Once I understood the gap, I started checking model recall before I checked anything else. Not as a formal system, just a habit. Before new messaging goes live, or before a repositioning experiment rolls out, I ask the same basic questions a casually curious person might ask.

The answers tell you where the model’s memory is stuck, which parts of the story it has absorbed, and which updates have not landed at all. It becomes an informal early-warning system. If the summaries feel misaligned, you know the drift is upstream, not in the funnel, not in the copy, not in the positioning.


Once this habit enters your workflow, it becomes almost impossible to imagine operating without it.


Why This Will Matter More Over the Next 2–3 Years

Generative engines are on track to become the first opinion layer in consumer and enterprise decision-making. They shape expectations before anyone reaches your homepage or reads your documentation. They influence which comparisons seem reasonable, which features people assume you offer, and how much trust they extend before they interact with anything real.


A user misunderstanding you can be corrected.

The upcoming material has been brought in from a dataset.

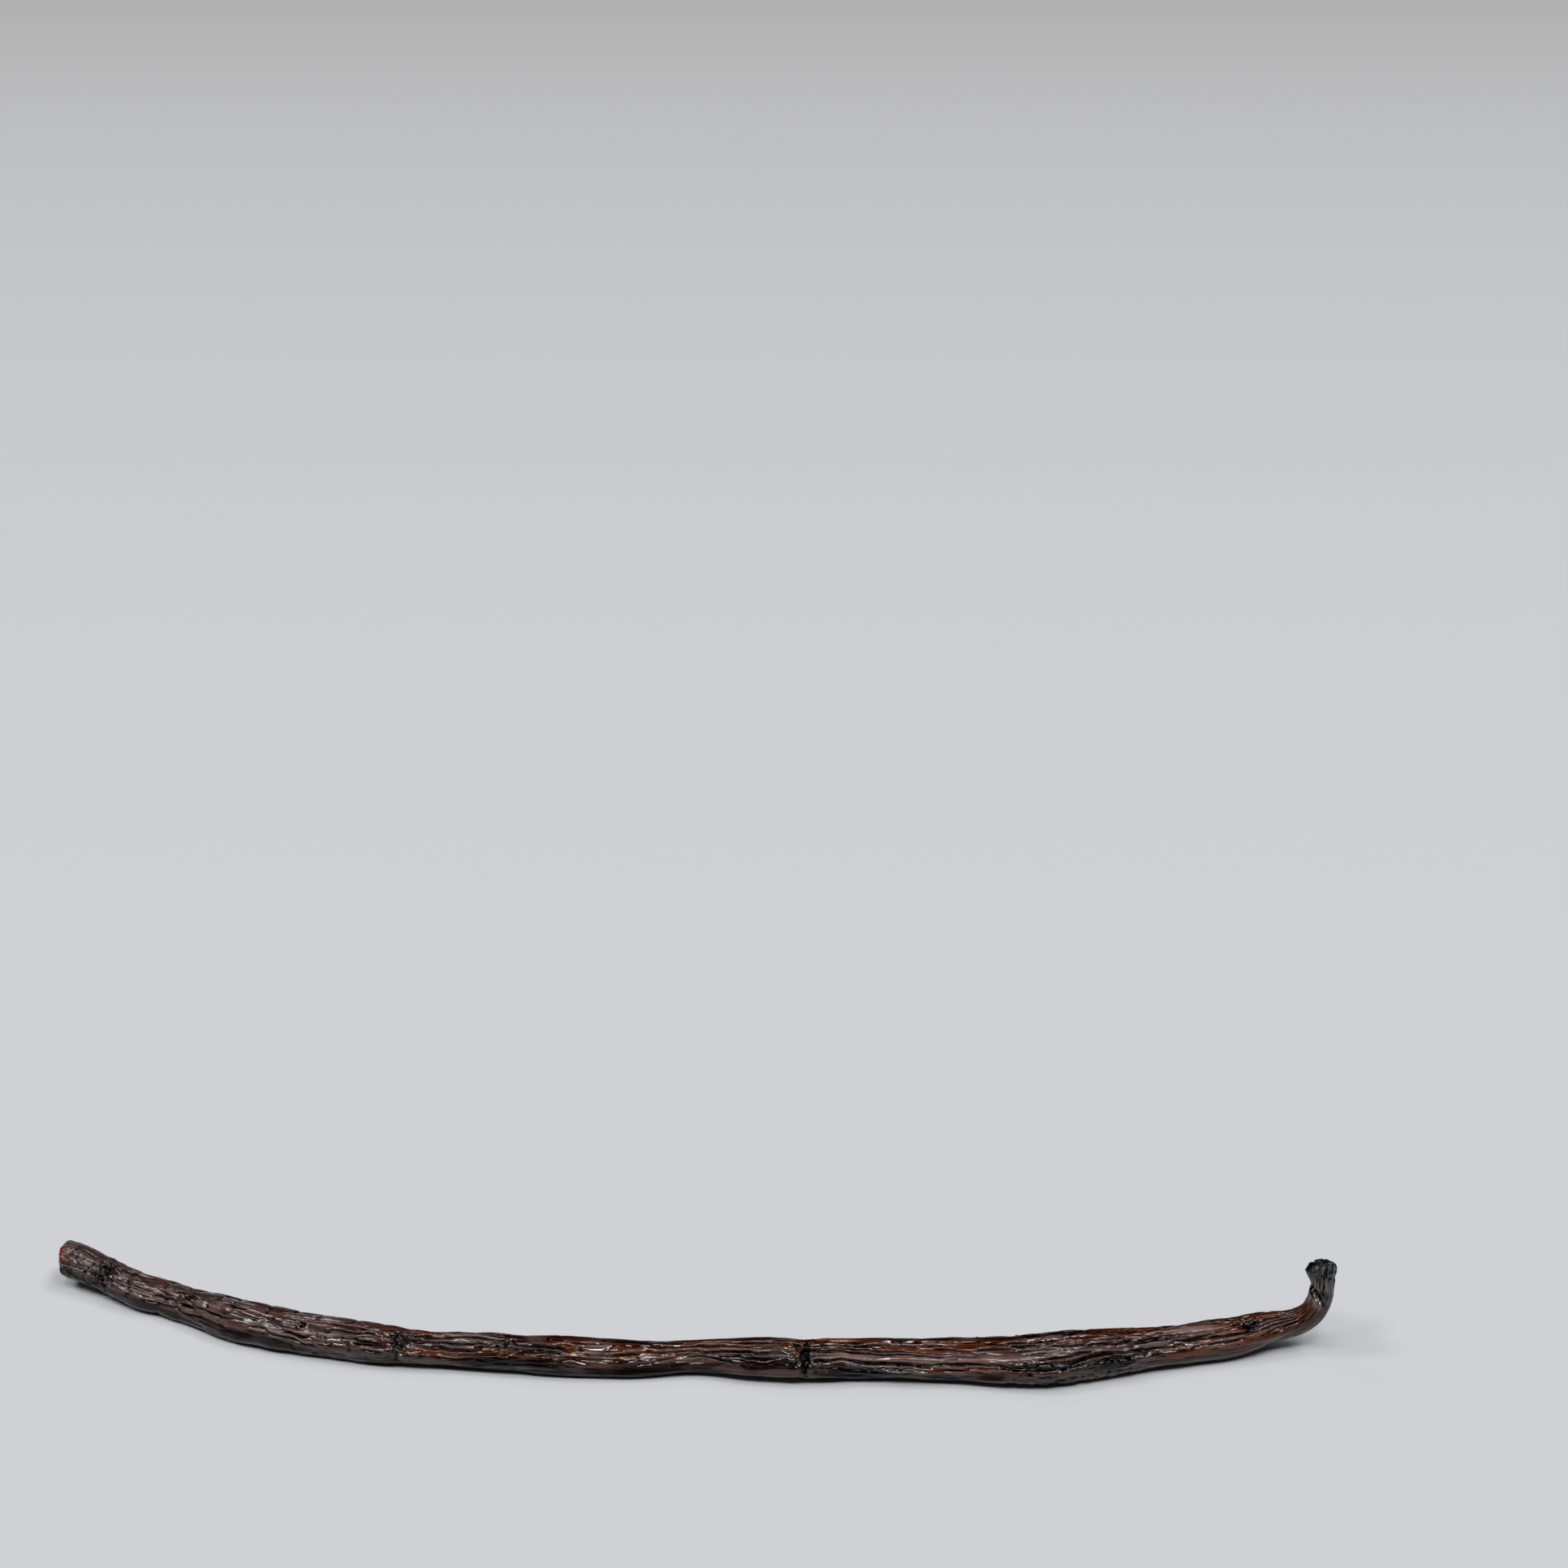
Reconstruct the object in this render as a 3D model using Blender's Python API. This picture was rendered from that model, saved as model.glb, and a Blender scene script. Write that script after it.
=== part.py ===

A model misunderstanding you becomes a multiplier, because it affects everyone who starts their research with the system’s memory, not your own.


A Quiet Warning for Founders and Marketers

If there is one habit worth adopting, it is simply this: before you look at the market, look at the model. Before you assume users are confused, check which version of your company is circulating inside the engines that now introduce you to the world. Most teams skip this entirely, not out of negligence, but because they do not realise how influential this layer has become.


Models introduce you long before you show up. If that introduction is outdated, everything downstream becomes a repair job. The drift does not start with users. It begins with systems that quietly misremember a version of you that no longer exists.